We have already started to move from fossil fuels to renewable energy sources such as hydro, wind and solar. We need to accelerate these moves. We need to invest more in research on the productive use of nuclear waste so that we can safely utilize nuclear power.  We need to re-think our position in regard to hydro.

Our current problem stems from the fact that the fossil fuels that have been our primary source of energy for a couple of centuries are not as cheap as we thought. The costs associated with their pollution of the environment have not been included in their market price. Centuries ago, we recognized the dangers of polluting our water supply and took steps to control the pollution of our rivers, streams, lakes, and reservoirs. We have become used to paying the cost of water purification, sewage treatment, clean stream programs etc. Now we must recognize the dangers of polluting our atmosphere and become used to paying the cost of controlling the pollution of the air and air purification. It’s going to be expensive. At the present time, we are deeply addicted to the use of fossil fuels. We are consuming the equivalent of 220 million barrels of oil per day. Considering that, it will not be easy to move from coal to gas or oil to gas. Moving from fossil fuels in general to renewable energy sources will be even more difficult. It is necessary that we accelerate our current efforts.

Bear in mind that the converters of energy from one form to another and the distributors of energy benefit disproportionately from its consumption and in general, have a relatively short term perspective regarding the tradeoffs between their profits and the negative environmental effects of their activities. Therefore, they, through their lobbyists and their influence in the election process will continue to try to delay or defeat any plans to reduce the predicted negative effects of their products. We should not ignore what they have to say but it should be deeply discounted.
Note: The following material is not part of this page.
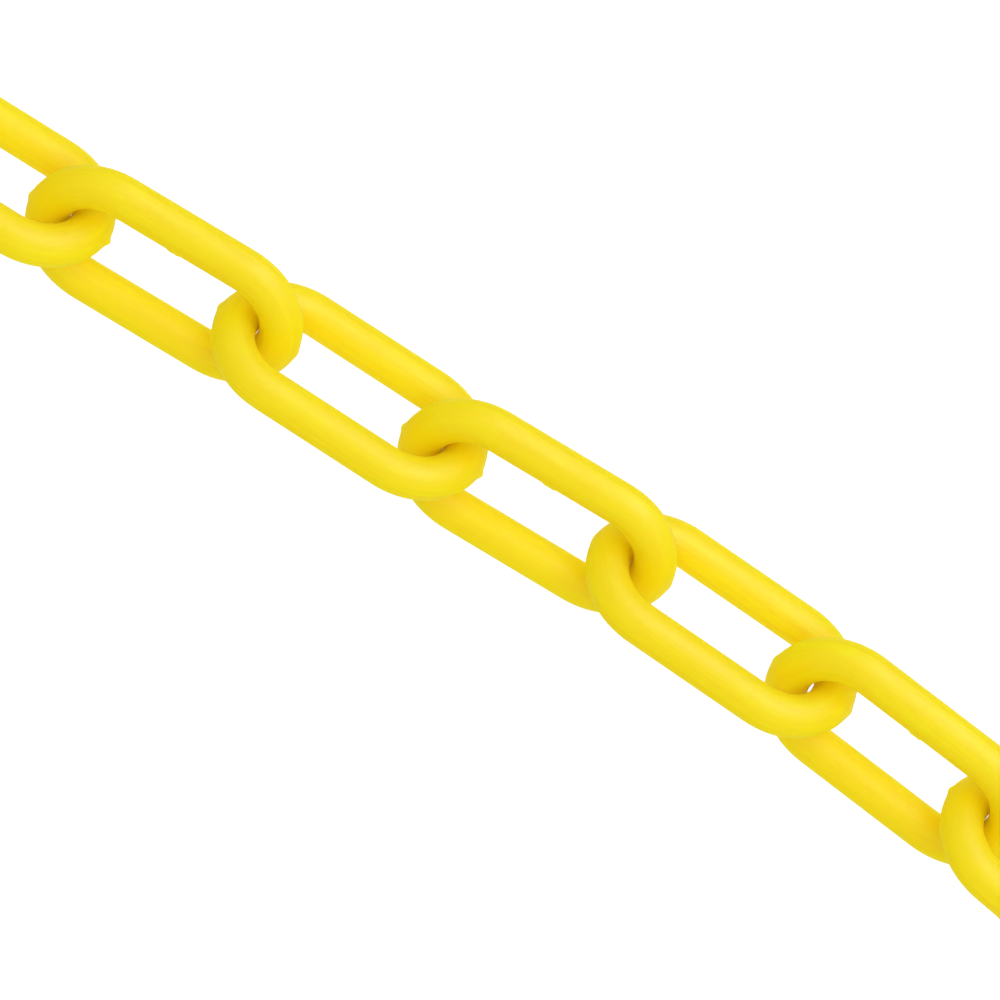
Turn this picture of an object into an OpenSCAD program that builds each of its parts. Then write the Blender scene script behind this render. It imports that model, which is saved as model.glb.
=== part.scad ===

The CO2 pollution will eventually stop increasing either because we have changed our behavior or there aren’t enough people left to generate all that much CO2. Even then the atmosphere will remain polluted for centuries.

Still to be answered are the questions:

What dislocations in employment, income, wealth distribution, educational needs, will result?

Can we produce enough energy to maintain our economy after limiting our use of fossil fuels?

What rate of economic growth can we reasonably expect with limits on our use of energy?

Will our socio/economic system be viable if economic growth rate is less than our population growth rate? (This is the big one!)